Once you have an idea of normal, become conversational in it. Everyone needs to speak about normal — ideally with the same terms. Get the conversation going and see if people use the same name for the same thing. Put the name of a metric prominently on your reports and visualizations. Pick simple and clear terms. Be a stickler if meaning drifts. Be polite, but it’s your job to create clarity and confidence. You can’t do that if people feel confused when they want to talk about the company. As a kinder Mr. T might have said, “pity the poor fools,” by encouraging them to succeed with your data.

If it’s not normal, it’s abnormal. Funny how that works.

The thing that doesn’t fit is the thing that’s the most interesting: the part that doesn’t go according to what you expected.

— Richard Feynman

You want to know about abnormal quickly. If you turn down your data updates, you have to stick some monitors in the mix that can raise the alarm.

Think about this a little when you build your information systems. Say everyone gets a fresh batch of data on their wall in the morning. The system that built it can’t entirely be turned off during the day. The data has to still trickle in somewhere, just not to a distracting place.

That means you’ve got to use transform functions that can work on single records. That means you’ve got to work with streams, even slow-moving ones. That means you choose online versions of your core metrics when you can. (An online algorithm is a fancy way of saying you can produce an answer after every record instead of after you’ve seen all of the records. For example, this is how you calculate mean with an online algorithm:

(‘previous mean’ * ‘(count -1)’) + ‘new value’) / ‘count’

It turns out this isn’t vapid advice; this is difficult and important. You’re making people smarter by building better habits with your data while preserving the right to use up-to-the-minute techniques when you need to. You might find yourself working harder to design the system or working harder to calculate metrics. That’s the job too.

What if the world’s not as simple as I’m making it sound? It never is. Data work can be hard work. It’s hard because it takes leadership to decide to engage or not.

Once, I was called out of a movie theater by the CEO of a company to address a problem. “The system is down, we’re losing millions of dollars, and it’s your fault.” I left my girlfriend in the show, drove to the nearest laptop, and got to work.
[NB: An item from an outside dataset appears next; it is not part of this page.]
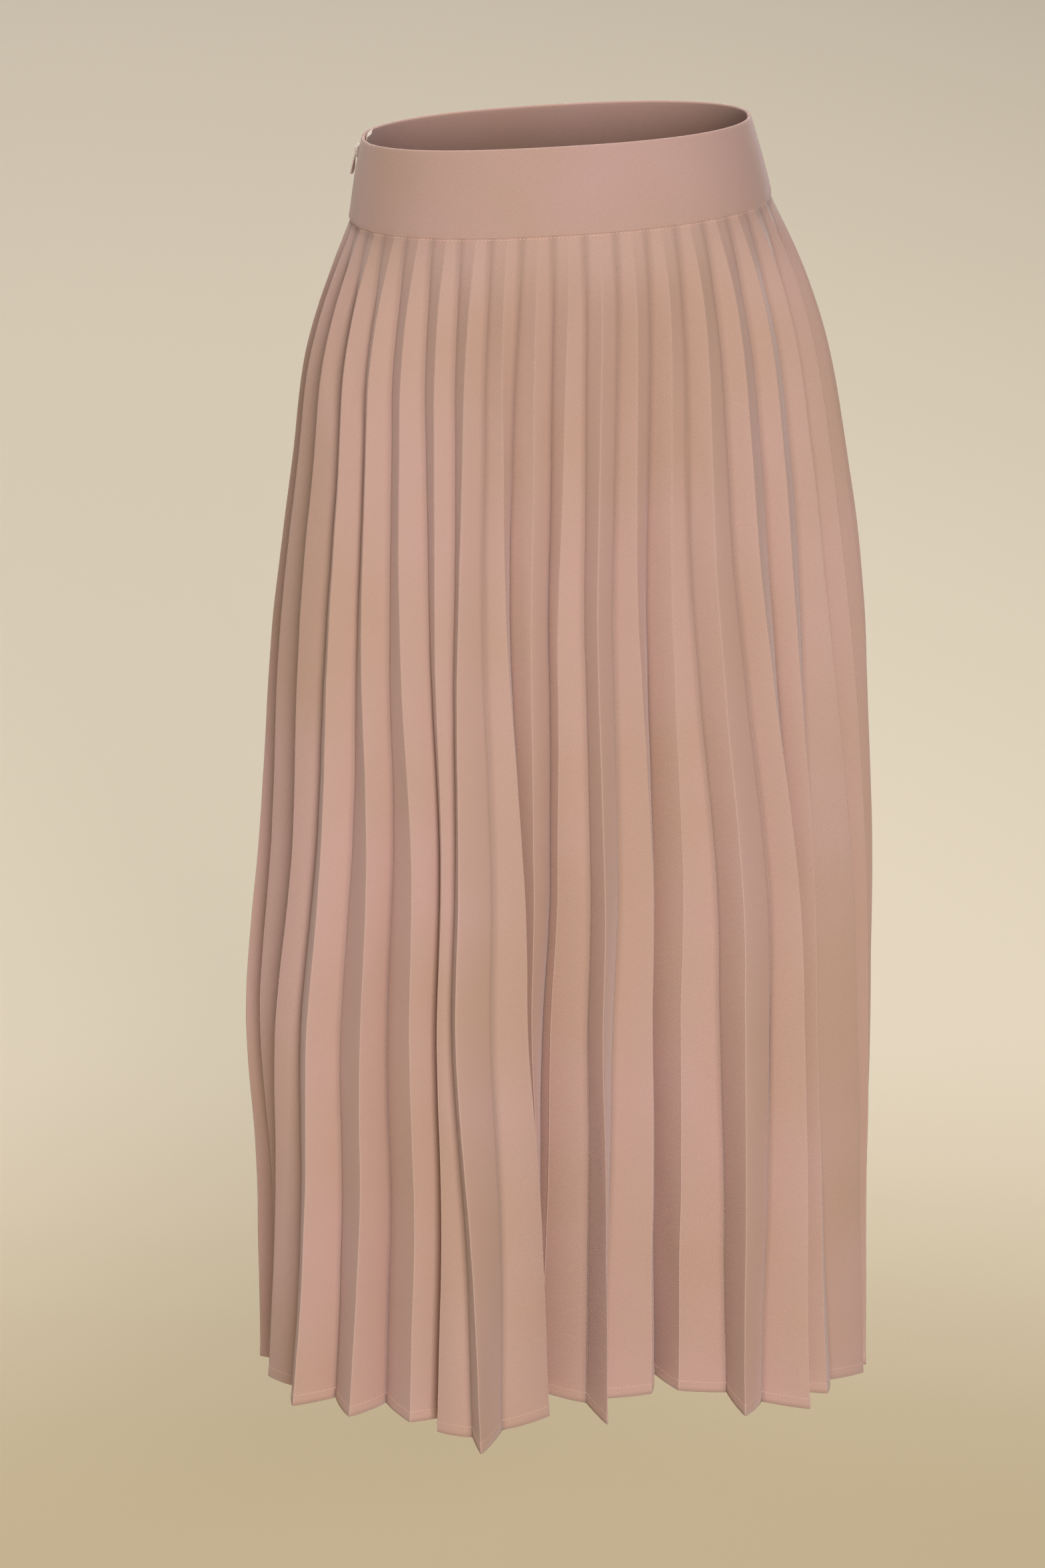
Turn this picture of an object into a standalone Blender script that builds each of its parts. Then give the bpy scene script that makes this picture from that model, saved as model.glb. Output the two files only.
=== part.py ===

The system was down, but the CEO’s son had caused it, and someone had fixed it by the time I got to a laptop.

You’ve got to have the right calls to action, even if they don’t always turn out to be emergencies. Create too many, and you erode confidence and commitment. Create too few, and you’re letting your organization fall apart. There is no rule of thumb here, so lean in and lead. I don’t know if the CEO was wrong that day. It was inconvenient, but it might have been the right call. You’ll make decisions, and you’ll learn from them.

Your job as a data person is to create confidence. That is more important than putting people on the right information diet. Use reliable data. Explain your conclusions clearly. Make decisions. Choose data visualizations for their clarity and simplicity. Choose metrics for their clarity and power to incite action. Choose tools you can learn and understand.
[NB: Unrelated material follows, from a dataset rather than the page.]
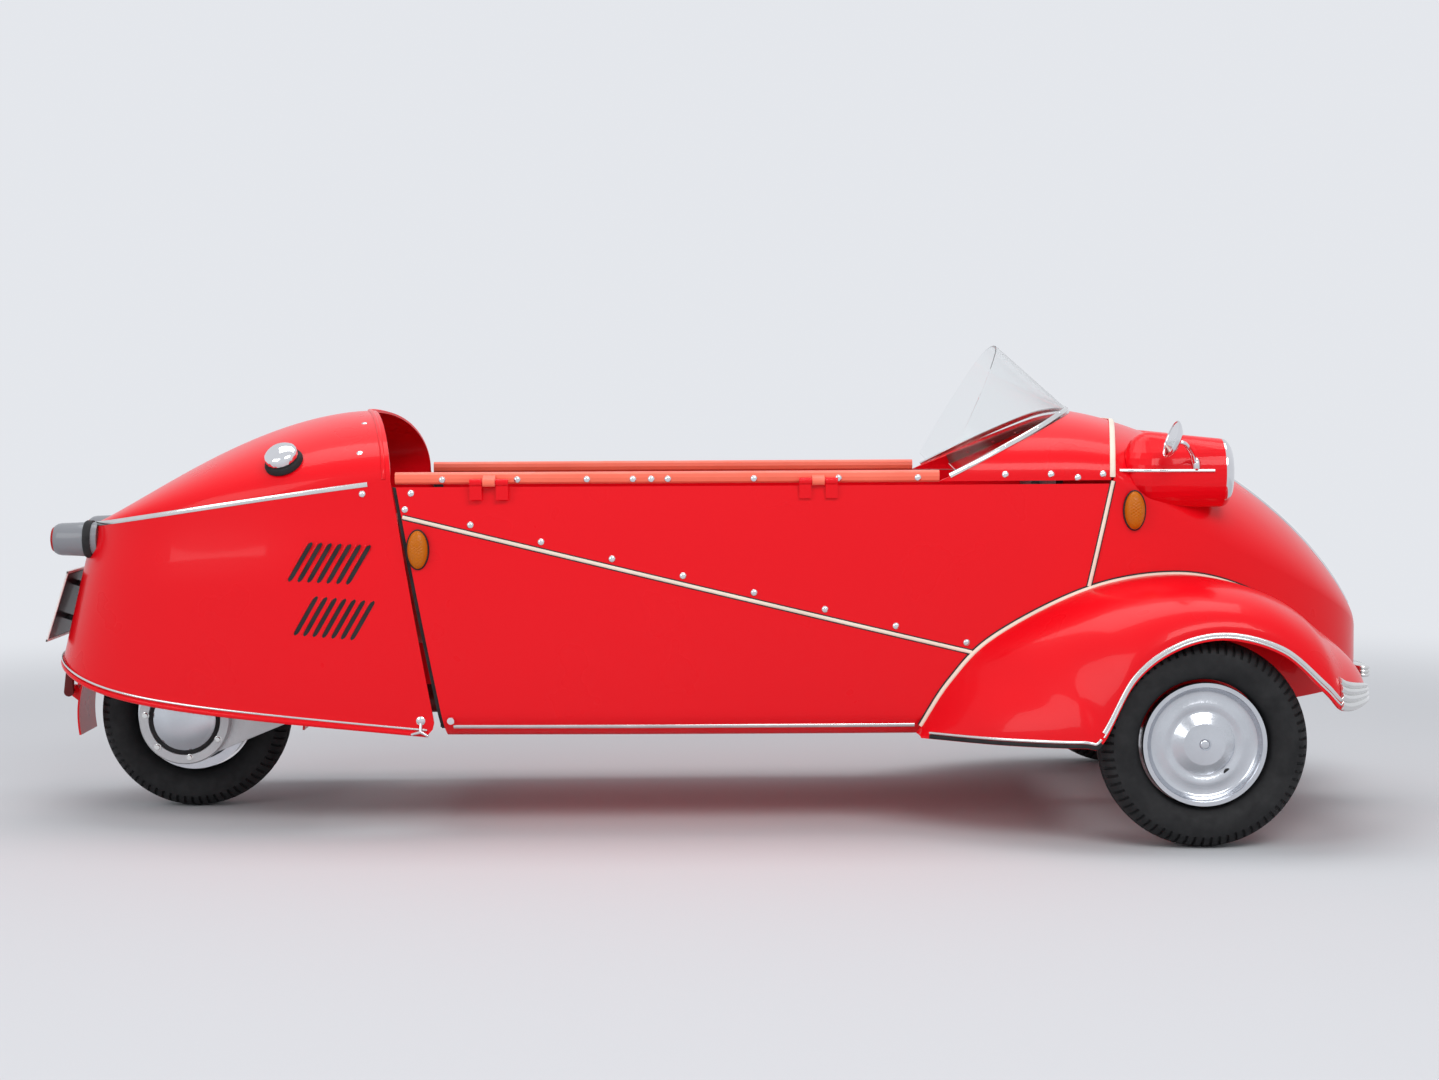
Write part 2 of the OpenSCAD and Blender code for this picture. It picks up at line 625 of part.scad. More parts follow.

Once you’ve built confidence, once you know what normal is, then you can simplify and slow the flow.

As long as you keep going, you’ll keep getting better. And as you get better, you gain more confidence. That alone is success

— Tamara Taylor

So that’s the gist. Build great insights, but share them in a stingy way. It’s not the popular thing to do, and it’s not always the possible course of action — at first. Keep in mind that driving with data means driving intelligent behavior, building strategic advantages that don’t come as cheaply as a data pipeline, model, and dashboard. Sometimes we have to put people in rehab so they can detox and live up to their potential.